O "dia do consumidor" de 2013 e a rasteira na Apple

Em 2013, o Consumer Day chinês – um evento anual, comemorado no dia 15 de março, que destaca a empresa estrangeira que mais prejudicou os consumidores locais – teve a Apple como alvo. Como resultado as vendas da empresa no país despencaram.

Para reverter essa situação desfavorável, a Apple teve uma ideia estratégica: demonstrar ao país o volume de seus investimentos em infraestrutura e na capacitação da mão de obra. Essa iniciativa foi, ironicamente, o "empurrão final" para o mercado chinês perceber seu próprio potencial, um potencial que foi, em grande parte, financiado por uma empresa estrangeira de um país com quem a China hoje mantém relações complexas.

A Apple ensinou aos futuros fabricantes de celulares como criar bons produtos, compartilhando conhecimento e experiência em áreas como produção de baterias, tecnologias de precisão e fabricação de microchips. No altamente competitivo mercado chinês, essa expertise se espalhou rapidamente. Não por acaso, 55% do mercado mundial de smartphones hoje é dominado por marcas chinesas como Oppo, Huawei e Xiaomi.

De smartphones a carros elétricos: A evolução da indústria chinesa

Um veículo elétrico, em sua essência, não é tão diferente de um smartphone com rodas. A capacidade de fabricar eletrônicos de alta precisão foi um trampolim para a indústria automobilística. Hoje, empresas como Xiaomi e Huawei produzem seus próprios carros elétricos, além de smartphones, televisores e aspiradores.

O vultoso investimento da Apple na China não só impulsionou, mas também moldou a indústria chinesa de alto valor agregado. Tanto que, ao estabelecer sua fábrica em Xangai, a Tesla buscou majoritariamente profissionais com experiência na Apple ou em seus fornecedores para replicar os mesmos métodos de produção, conforme garante McGee.

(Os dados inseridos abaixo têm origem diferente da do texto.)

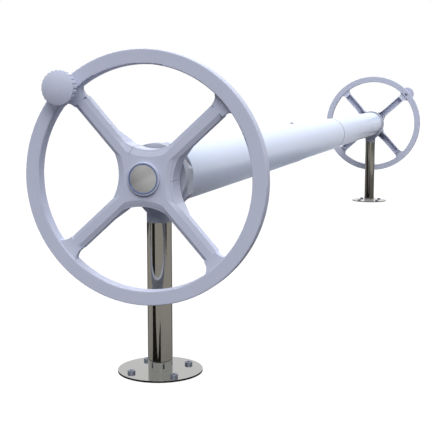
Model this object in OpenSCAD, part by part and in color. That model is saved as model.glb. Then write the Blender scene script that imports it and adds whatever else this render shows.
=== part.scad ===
// Pool cover reel: a telescopic roller carried between two floor pedestals, with a handwheel at each end.
// X runs along the roller, Z is up, and the origin is on the floor midway between the posts.

/* [Reel] */
// Distance between the axes of the two posts
post_span = 3200; // [3000:10:3700]
// Height of the roller's axis above the floor
axle_height = 405; // [360:5:700]

/* [Roller tubes] */
// Outside diameter of the outer tube, on the near side
outer_tube_d = 128; // [126:0.5:132]
// Wall of the three tubes
tube_wall = 1.7; // [1.2:0.1:2.4]
// Gap all round between a tube and the next one inside it
tube_slide_gap = 0.3; // [0.3:0.05:0.5]
// Length of the outer tube
outer_tube_l = 1242; // [1000:10:1300]
// Length of the middle tube
middle_tube_l = 1200; // [1100:10:1250]
// Stretch of the middle tube that shows past the outer one
middle_tube_show = 690; // [500:10:800]
// Length of the inner tube, on the far side
inner_tube_l = 1812; // [1700:10:1850]
// From the post's axis to the end of the roller tube
tube_start = 28; // [28:0.5:34]

/* [Tube plugs] */
// Length of the plug inside each roller end
plug_l = 70; // [60:5:90]
// Thickness of the plug's closed front
plug_front_t = 26; // [22:1:32]
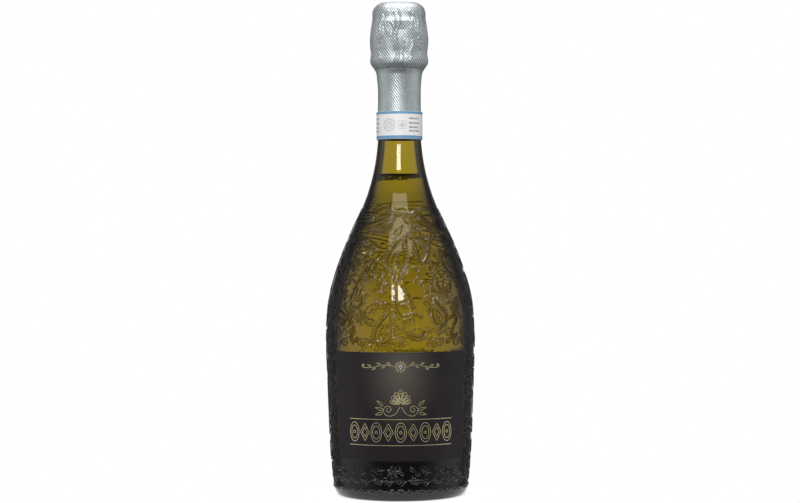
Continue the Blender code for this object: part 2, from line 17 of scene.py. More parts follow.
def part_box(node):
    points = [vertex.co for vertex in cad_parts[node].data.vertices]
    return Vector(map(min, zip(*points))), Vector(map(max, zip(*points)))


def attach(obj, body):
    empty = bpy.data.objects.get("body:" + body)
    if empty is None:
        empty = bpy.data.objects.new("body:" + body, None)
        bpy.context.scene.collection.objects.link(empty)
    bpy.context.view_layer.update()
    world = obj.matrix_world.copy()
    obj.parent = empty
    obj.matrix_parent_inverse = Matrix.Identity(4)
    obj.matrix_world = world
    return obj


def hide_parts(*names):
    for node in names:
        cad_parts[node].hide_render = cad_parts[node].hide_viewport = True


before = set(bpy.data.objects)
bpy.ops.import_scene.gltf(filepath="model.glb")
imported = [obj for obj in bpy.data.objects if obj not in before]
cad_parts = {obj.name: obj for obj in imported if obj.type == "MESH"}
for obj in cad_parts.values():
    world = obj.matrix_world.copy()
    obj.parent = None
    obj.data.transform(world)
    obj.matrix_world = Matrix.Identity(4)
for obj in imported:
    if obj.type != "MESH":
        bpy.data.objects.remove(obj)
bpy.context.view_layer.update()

bl_info = {
    "name": "Sparkling Wine Bottle",
    "version": (1, 0, 0),
    "blender": (4, 5, 0),
    "location": "3D View > Sidebar > Bottle",
    "description": "Dresses a packed sparkling wine bottle in glass, wine, foil, paper, cork and wire",
    "category": "Object",
}

MM = 0.001
FULL_TURN = 2 * math.pi
FRONT = -math.pi / 2
ON_PLANE = 0.000002
CORNER = math.radians(26)
SHARP = math.radians(50)
SEED = 29


# Settings

class GlassSettings(bpy.types.PropertyGroup):
    columns: IntProperty(
        name="Columns", description="Facets round the moulded glass", default=1080, min=48,
    )
    row: FloatProperty(
        name="Row", description="Height of a row of facets on the ornament",
        default=0.27 * MM, unit="LENGTH", precision=5,
    )
    relief: FloatProperty(
        name="Relief", description="How far the moulded ornament stands out",
        default=0.48 * MM, unit="LENGTH", precision=5,
    )
    line: FloatProperty(
        name="Line", description="Half the width of a moulded line at its foot",
        default=0.54 * MM, unit="LENGTH", precision=5,
    )
    ornament_low: FloatProperty(
        name="Ornament foot", description="Height where the ornament starts",
        default=3.5 * MM, unit="LENGTH", precision=4,
    )
    ornament_high: FloatProperty(
        name="Ornament top", description="Height where the ornament ends on the shoulder",
        default=175.0 * MM, unit="LENGTH", precision=4,
    )
    panel_margin: FloatProperty(
        name="Panel margin", description="Smooth glass left round the label",
        default=2.6 * MM, unit="LENGTH", precision=4,
    )
    # Painted shade: below this height the glass is darkened to the edge colour, for the dark heel and punt.
    thick_base: FloatProperty(
        name="Thick base", description="Height up to which the glass is too thick to see through",
        default=33.0 * MM, unit="LENGTH", precision=4,
    )
    tint: FloatVectorProperty(
        name="Tint", description="Light that is left by the tint's depth of glass",
        default=(0.785, 0.723, 0.17), size=3, subtype="COLOR",
    )
    density: FloatProperty(
        name="Density", description="Absorption in a metre of glass", default=1000.0,
    )
    # Painted shade: the colour that the glass is darkened to at a glancing angle and towards its foot.
    edge: FloatVectorProperty(
        name="Edge", description="Colour of the glass seen at a glancing angle",
        default=(0.006, 0.005, 0.008), size=3, subtype="COLOR",
    )
    # Painted shade: the steep sides of the ornament are darkened to this colour, most where they face down.
    flank: FloatVectorProperty(
        name="Flank", description="Colour of the steep sides of the ornament",
        default=(0.03, 0.02, 0.006), size=3, subtype="COLOR",
    )


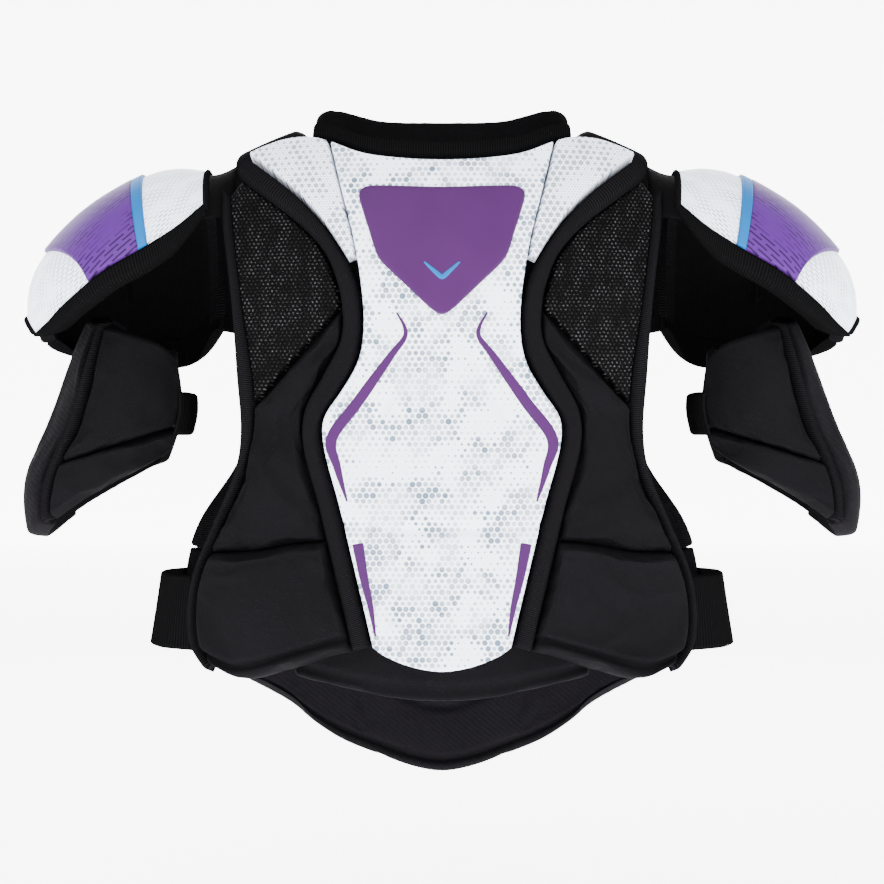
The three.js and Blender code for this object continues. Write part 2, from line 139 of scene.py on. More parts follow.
def torsoPoint(x, down):
    length = np.abs(down)
    lean = np.maximum(0, 1 - length / torso["archLength"]) * math.pi / 2
    rise = torso["ridgeTop"] - torso["ridgeFall"] * x * x - torso["armLevel"]
    z = torso["armLevel"] + rise * np.sin(lean) - np.maximum(0, length - torso["archLength"])
    half = mix(torso["chestHalf"], torso["waistHalf"], smooth((torso["widenFrom"] - z) / torso["widenOver"]))
    across = np.minimum(0.995, np.abs(x) / half)
    ring = (1 - across ** torso["roundness"]) ** (1 / torso["roundness"])
    fall = np.maximum(0, torso["armLevel"] - z) / torso["taperOver"]
    depth = torso["halfDepth"] - torso["waistTaper"] * fall ** 1.5
    return np.stack([x, np.sign(down) * depth * ring * np.cos(lean), z], axis=-1)


# a place raised off a surface, square to it
def offPoint(surface, a, b, lift, step=1.0):
    across = surface(a + step, b) - surface(a - step, b)
    along = surface(a, b + step) - surface(a, b - step)
    nose = np.cross(across, along)
    nose /= np.maximum(1e-9, np.linalg.norm(nose, axis=-1, keepdims=True))
    return surface(a, b) + nose * np.asarray(lift)[..., None]


# where on the torso a raised place stands, when it is seen at x and z: a few dozen small corrections
def footOf(x, z, lift, face):
    widest, correction, start = 156, 0.7, 70.0
    foot = np.array(x, float)
    down = face * np.maximum(20.0, start - z)
    for turn in range(40):
        point = offPoint(torsoPoint, foot, down, np.full_like(foot, lift))
        foot = np.clip(foot + correction * (x - point[:, 0]), -widest, widest)
        down = face * np.maximum(3.0, face * (down + face * correction * (point[:, 2] - z)))
    return foot, down


# the inside of four border curves, as a function of arrays u and v
def patch(bottom, top, left, right):
    def inside(u, v):
        u1, v1 = u[:, None], v[:, None]
        zero, one = np.zeros_like(u), np.ones_like(u)
        sides = mix(left(v), right(v), u1)
        ends = mix(bottom(u), top(u), v1)
        low = mix(bottom(zero), bottom(one), u1)
        high = mix(top(zero), top(one), u1)
        return sides + ends - mix(low, high, v1)
    return inside


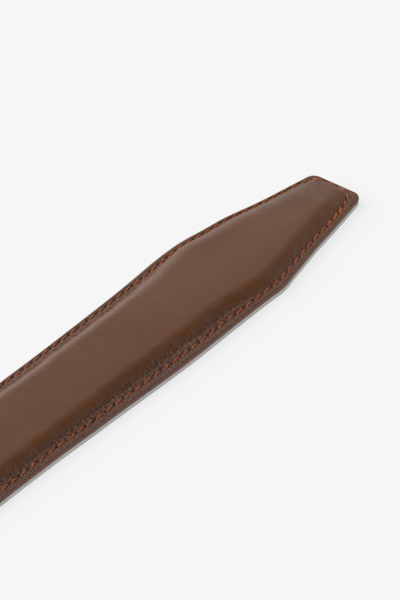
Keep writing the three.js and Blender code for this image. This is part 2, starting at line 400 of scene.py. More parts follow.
def greySplitLeather():
    look = backingLook
    material, tree, shader, place = newMaterial("grey_split_leather", IOR=1.45, Roughness=0.72)
    fibres = addNode(tree, "ShaderNodeMapping",
                     values={"Scale": (1 / (look["fibreLength"] * mm), 1 / (look["fibreWidth"] * mm),
                                       1 / (look["fibreWidth"] * mm))},
                     links={"Vector": (place, "Object")})
    noise = addNode(tree, "ShaderNodeTexNoise", values={"Scale": 1.0, "Detail": 4.0, "Roughness": 0.6},
                    links={"Vector": (fibres, "Vector")})
    mix = addNode(tree, "ShaderNodeMix", {"data_type": "RGBA"},
                  {"A": toLinear(look["fibre"]), "B": toLinear(look["face"])},
                  {"Factor": (noise, "Fac")})
    rise = addNode(tree, "ShaderNodeAttribute", {"attribute_name": "rise"})
    # Painted shade: darker towards the bottom, by height over the underside
    lowShadeShare = addNode(tree, "ShaderNodeMapRange", {"interpolation_type": "SMOOTHSTEP"},
                       {"From Min": look["lowTo"][0], "From Max": look["lowTo"][1],
                        "To Min": look["lowShadeShare"], "To Max": 0.0}, {"Value": (rise, "Fac")})
    toned = addNode(tree, "ShaderNodeMix", {"data_type": "RGBA"}, {"B": toLinear(look["low"])},
                    {"A": (mix, "Result"), "Factor": (lowShadeShare, "Result")})
    stains = addNode(tree, "ShaderNodeMapping", values={"Scale": (1 / (look["stainSize"] * mm),) * 3},
                     links={"Vector": (place, "Object")})
    cloud = addNode(tree, "ShaderNodeTexNoise", values={"Scale": 1.0, "Detail": 5.0, "Roughness": 0.65},
                    links={"Vector": (stains, "Vector")})
    clouded = addNode(tree, "ShaderNodeMapRange",
                      values={"From Min": look["stainRange"][0], "From Max": look["stainRange"][1],
                              "To Min": 0.0, "To Max": look["stainShare"]},
                      links={"Value": (cloud, "Fac")})
    stained = addNode(tree, "ShaderNodeMix", {"data_type": "RGBA"}, {"B": toLinear(look["stain"])},
                      {"A": (toned, "Result"), "Factor": (clouded, "Result")})
    tree.links.new(stained.outputs["Result"], shader.inputs["Base Color"])
    bump = addNode(tree, "ShaderNodeBump", values={"Strength": look["bump"][0],
                                                     "Distance": look["bump"][1] * mm},
                   links={"Height": (noise, "Fac")})
    tree.links.new(bump.outputs["Normal"], shader.inputs["Normal"])
    return material


# Bonded polyester thread, rust orange: two plies twisted together, with a soft waxy shine, and
# painted shade that darkens the grooves between the plies
threadLook = {
    "light": "#b25427",
    "dark": "#682b13",
    "twistPitch": 0.8,
    "spotSize": 4.0,
    "plyShadeShare": 0.45,            # how much the plies count in the colour, next to the spots
    "bump": (0.5, 0.08),
}


def bondedThread():
    look = threadLook
    material, tree, shader, place = newMaterial("bonded_polyester_thread", IOR=1.5, Roughness=0.6)
    twist = addNode(tree, "ShaderNodeUVMap", {"uv_map": "twist"})
    plies = addNode(tree, "ShaderNodeTexWave", {"wave_type": "BANDS", "bands_direction": "DIAGONAL"},
                    {"Scale": 1.0, "Distortion": 0.4, "Detail": 1.0}, {"Vector": (twist, "UV")})
    spots = addNode(tree, "ShaderNodeMapping", values={"Scale": (1 / (look["spotSize"] * mm),) * 3},
                    links={"Vector": (place, "Object")})
    noise = addNode(tree, "ShaderNodeTexNoise", values={"Scale": 1.0, "Detail": 2.0},
                    links={"Vector": (spots, "Vector")})
    # Painted shade: the colour is darker where the ply wave, also the bump's height, is low
    share = addNode(tree, "ShaderNodeMath", {"operation": "MULTIPLY_ADD"}, {1: look["plyShadeShare"], 2: 0.0},
                    {0: (plies, "Fac")})
    whole = addNode(tree, "ShaderNodeMath", {"operation": "ADD"}, None,
                    {0: (share, "Value"), 1: (noise, "Fac")})
    mix = addNode(tree, "ShaderNodeMix", {"data_type": "RGBA"},
                  {"A": toLinear(look["dark"]), "B": toLinear(look["light"])},
                  {"Factor": (whole, "Value")})
    tree.links.new(mix.outputs["Result"], shader.inputs["Base Color"])
    bump = addNode(tree, "ShaderNodeBump", values={"Strength": look["bump"][0],
                                                     "Distance": look["bump"][1] * mm},
                   links={"Height": (plies, "Fac")})
    tree.links.new(bump.outputs["Normal"], shader.inputs["Normal"])
    return material


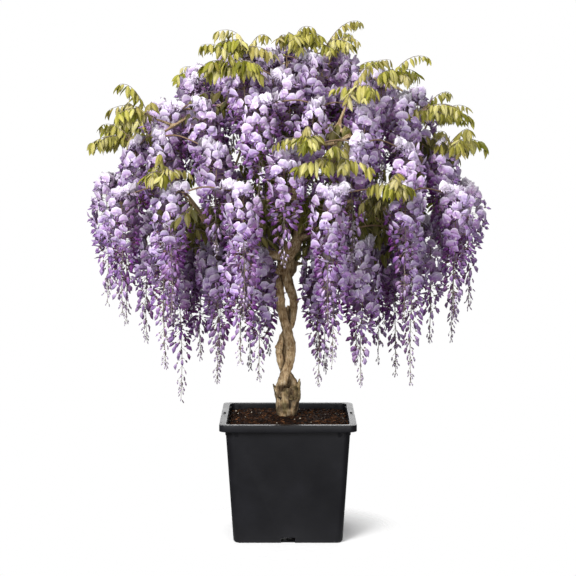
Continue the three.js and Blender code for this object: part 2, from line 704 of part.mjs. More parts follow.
/** A way to set a shoot near its wanted place, with the twig that reaches it. */
function seatShoot([azimuth, height, lean, count]) {
  const angle = degrees(azimuth);
  const radius = domeRadius(height);
  const room = roomNear(at(radius * Math.cos(angle), radius * Math.sin(angle), height), 170, true);
  const seats = [];
  for (const sunk of [6, 18, 30, 44]) {
    for (const swing of [-7, -4.5, -2, 0, 2, 4.5, 7]) {
      for (const lift of [-16, 0, 16, 32]) {
        const around = angle + degrees(swing) * Math.min(3, 300 / radius);
        const out = at(Math.cos(around), Math.sin(around), 0);
        const heading = out.clone().multiplyScalar(Math.cos(degrees(lean))).setZ(Math.sin(degrees(lean)));
        const place = out.clone().multiplyScalar(Math.max(12, radius - sunk)).setZ(height + lift);
        const end = place.clone().addScaledVector(heading, SHOOT_LENGTH);
        const stalk = between(place, end, 4);
        for (const turn of [-20, 0, 20]) {
          const leaves = leafHeadings(heading, count, turn).map((way) => leafPoints(end, way, LEAF_LENGTH));
          const cost = 20 * crowding(stalk, 7, room) + 6 * crowding(leaves.flat(), 4, room)
            + 20 * crowding([place], 11, room) + 1.5 * Math.abs(swing) + 0.4 * Math.abs(lift) + 0.3 * Math.abs(turn);
          seats.push({ place, cost, heading, end, turn, count });
        }
      }
    }
  }
  const best = chooseSeat(seats, ({ heading }) => [heading], 0.6);
  best.twig.heading = best.heading;
  rods.push({ line: new THREE.Line3(best.place, best.end), radius: STALK_RADIUS });
  for (const way of leafHeadings(best.heading, count, best.turn)) {
    const points = leafPoints(best.end, way, LEAF_LENGTH);
    rods.push({ line: new THREE.Line3(points[2], points.at(-1)), radius: 12 });
  }
  return best;
}

function makeShoot({ place, heading, end, turn, count }) {
  const start = place.clone().addScaledVector(heading, GAP);
  const tip = end.clone().addScaledVector(heading, 5);
  const stalk = loft(ringsAlong([start, end, tip], [STALK_RADIUS, STALK_RADIUS, STALK_RADIUS - 1], 4));
  const leaves = leafHeadings(heading, count, turn).map((way, i) => {
    const base = end.clone().addScaledVector(heading, 1.2 * i - 1);
    return makeLeaf(leafPoints(base, way, LEAF_LENGTH));
  });
  return fuse([stalk, ...leaves]);
}

const sprays = groupRacemes();
for (const spray of sprays) {
  spray.seat = seatSpray(spray);
}
const shoots = SHOOTS.map(seatShoot);
const twigs = [...sprays.map((spray) => spray.seat.twig), ...shoots.map((shoot) => shoot.twig)];

// ---- The whole plant in its pot ----

const plant = new THREE.Group();
plant.add(mesh("pot", makePot(), materials.plastic));
plant.add(mesh("soil", makeSoil(), materials.soil));
const trunk = fuse([
  ...makeStump(), twistedStem(0), twistedStem(180), branch(FORK, 8, 6).solid,
  ...wood.map(({ solid: body }) => body), ...SNAGS.map((knots) => branch(knots, 4, 2).solid),
  ...twigs.map(makeTwig),
]);
plant.add(mesh("trunk", trunk, materials.bark));
const numbered = (name, i) => `${name}_${String(i + 1).padStart(2, "0")}`;
sprays.forEach((spray, i) => plant.add(mesh(numbered("raceme_spray", i), makeSpray(spray), materials.petals)));
shoots.forEach((shoot, i) => plant.add(mesh(numbered("leafy_shoot", i), makeShoot(shoot), materials.leaf)));

export default plant;
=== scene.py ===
"""A wisteria grown as a small tree in a square nursery pot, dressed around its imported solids."""

import math

import bmesh
import bpy
import numpy as np
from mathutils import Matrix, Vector, noise
from mathutils.bvhtree import BVHTree


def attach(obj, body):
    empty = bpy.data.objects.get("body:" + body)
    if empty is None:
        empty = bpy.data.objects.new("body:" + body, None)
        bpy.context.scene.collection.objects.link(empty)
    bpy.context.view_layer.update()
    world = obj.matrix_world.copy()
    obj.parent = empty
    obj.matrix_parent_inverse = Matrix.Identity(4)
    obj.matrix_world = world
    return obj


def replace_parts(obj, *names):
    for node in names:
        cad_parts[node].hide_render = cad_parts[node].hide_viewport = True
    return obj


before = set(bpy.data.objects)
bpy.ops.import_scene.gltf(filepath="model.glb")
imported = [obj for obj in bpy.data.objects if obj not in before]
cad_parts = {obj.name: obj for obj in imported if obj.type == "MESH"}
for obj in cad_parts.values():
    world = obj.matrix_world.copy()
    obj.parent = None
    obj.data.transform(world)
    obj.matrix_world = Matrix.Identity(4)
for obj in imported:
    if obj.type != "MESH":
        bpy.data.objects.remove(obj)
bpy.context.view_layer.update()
scene = bpy.context.scene

# ---- Studio ----
# A small tree on a seamless white floor, with a long lens a little above the middle of the crown.
# Large soft lamps stand on both sides, so that the pot shows only faint sheens and the flowers only soft shade.

MM = 0.001
LENS, SENSOR_WIDTH = 108.4, 36
CAMERA_PLACE = (0, -3.6, 0.897)
CAMERA_PITCH = 6.05  # degrees downwards
LAMPS = {  # place, size and power in watts
    "key": ((-1.7, -3.0, 2.5), 1.5, 252),
    "fill": ((0.8, -3.4, 0.8), 2.0, 62),
    "top": ((0.2, 0.6, 3.7), 1.4, 64),
    "back": ((0.3, 3.4, 1.0), 2.2, 62),
}
LAMPS_AIM = (0, 0, 0.6)
AIR = 0.19  # how brightly the white room itself lights the object
FLOOR_HALF = 3000  # in millimetres
FLOOR_FADE = (0.11, 0.25)  # the floor melts into the white room between these distances, in metres


def colour(code):
    """An sRGB hex code as the linear colour that a socket takes."""
    shares = [int(code[i:i + 2], 16) / 255 for i in (1, 3, 5)]
    return (*(s / 12.92 if s <= 0.04045 else ((s + 0.055) / 1.055) ** 2.4 for s in shares), 1.0)


def set_inputs(tree, node, inputs):
    """Gives each input its value, or a link when that is another node or one of its outputs."""
    for key, value in inputs.items():
        if isinstance(value, bpy.types.Node):
            value = next(output for output in value.outputs if output.enabled)
        if isinstance(value, bpy.types.NodeSocket):
            tree.links.new(value, node.inputs[key])
        else:
            node.inputs[key].default_value = value


def add_node(tree, kind, inputs=None, stops=None, **settings):
    """Adds a node with its settings, its inputs, and the stops of its ramp or curve."""
    node = tree.nodes.new(kind)
    for name, value in settings.items():
        setattr(node, name, value)
    set_inputs(tree, node, inputs or {})
    if stops and hasattr(node, "color_ramp"):
        marks = node.color_ramp.elements
        while len(marks) < len(stops):
            marks.new(1)
        for mark, (place, code) in zip(marks, stops):
            mark.position, mark.color = place, colour(code)
    elif stops:
        line = node.mapping.curves[0]
        line.points[0].location, line.points[-1].location = stops[0], stops[-1]
        for place, height in stops[1:-1]:
            line.points.new(place, height)
        node.mapping.update()
    return node


def start_material(name, **sockets):
    """A material on the Principled shader with these fixed sockets. Returns it, its tree, its shader and the
    object's own coordinates."""
    made = bpy.data.materials.new(name)
    made.use_nodes = True
    tree = made.node_tree
    shader = tree.nodes["Principled BSDF"]
    for key, value in sockets.items():
        shader.inputs[key.replace("_", " ").title().replace("Ior", "IOR")].default_value = value
    return made, tree, shader, add_node(tree, "ShaderNodeTexCoord").outputs["Object"]


def add_object(name, data):
    """An object with this data, in the scene."""
    made = bpy.data.objects.new(name, data)
    scene.collection.objects.link(made)
    return made


def new_object(name, points, faces, edges=()):
    """A mesh object from points in millimetres."""
    mesh = bpy.data.meshes.new(name)
    mesh.from_pydata([Vector(p) * MM for p in points], edges, faces)
    return add_object(name, mesh)


def dress(piece, material):
    """Gives a piece one material and smooth shading."""
    piece.data.materials.clear()
    piece.data.materials.append(material)
    piece.data.shade_smooth()


camera = add_object("camera", bpy.data.cameras.new("camera"))
camera.data.lens = LENS
camera.data.sensor_width = SENSOR_WIDTH
camera.location = CAMERA_PLACE
camera.rotation_euler = (math.radians(90 - CAMERA_PITCH), 0, 0)
scene.camera = camera

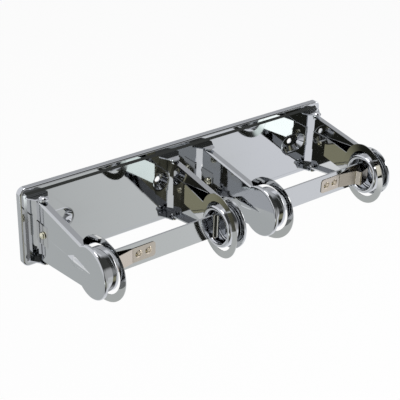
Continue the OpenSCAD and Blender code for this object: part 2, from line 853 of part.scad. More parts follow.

O resultado que vemos hoje não é apenas fruto do investimento massivo da Apple, mas também de uma visão de estado, iniciada por Deng Xiaoping nos anos 80 e acelerada por Xi Jinping desde sua ascensão ao poder. O ocidente buscou a China para fabricar produtos baratos, e acabou ensinando-a a fazer. Agora, o "aluno" superou o "mestre" e quer sua própria fatia do bolo global.

Lições da história: Não repita o passado

A história de investimentos estrangeiros na China, que resultam em transferência de conhecimento e capacitação, não é nova, embora a escala da Apple tenha sido sem precedentes. Nos anos 80, por exemplo, a American Motors Company (AMC) formou uma joint venture com a chinesa BAIC em 1983. A AMC investiu US$ 16 milhões, metade em tecnologia e equipamentos, resultando na fabricação do Jeep Cherokee XJ, o primeiro modelo ocidental produzido na China comunista. No ano seguinte, o Grupo Volkswagen se uniu à SAIC (atual dona da MG), criando a Volkswagen Shanghai. Atualmente, a Volkswagen possui 39 fábricas e 90 mil funcionários na China.

Muitos ainda veem produtos chineses como de baixa qualidade ou meras cópias. No entanto, a verdade é que as empresas chinesas estão, em grande parte, aplicando e aprimorando o conhecimento que lhes foi transferido. O que o ocidente ensinou, a China agora executa com maestria e em escala global.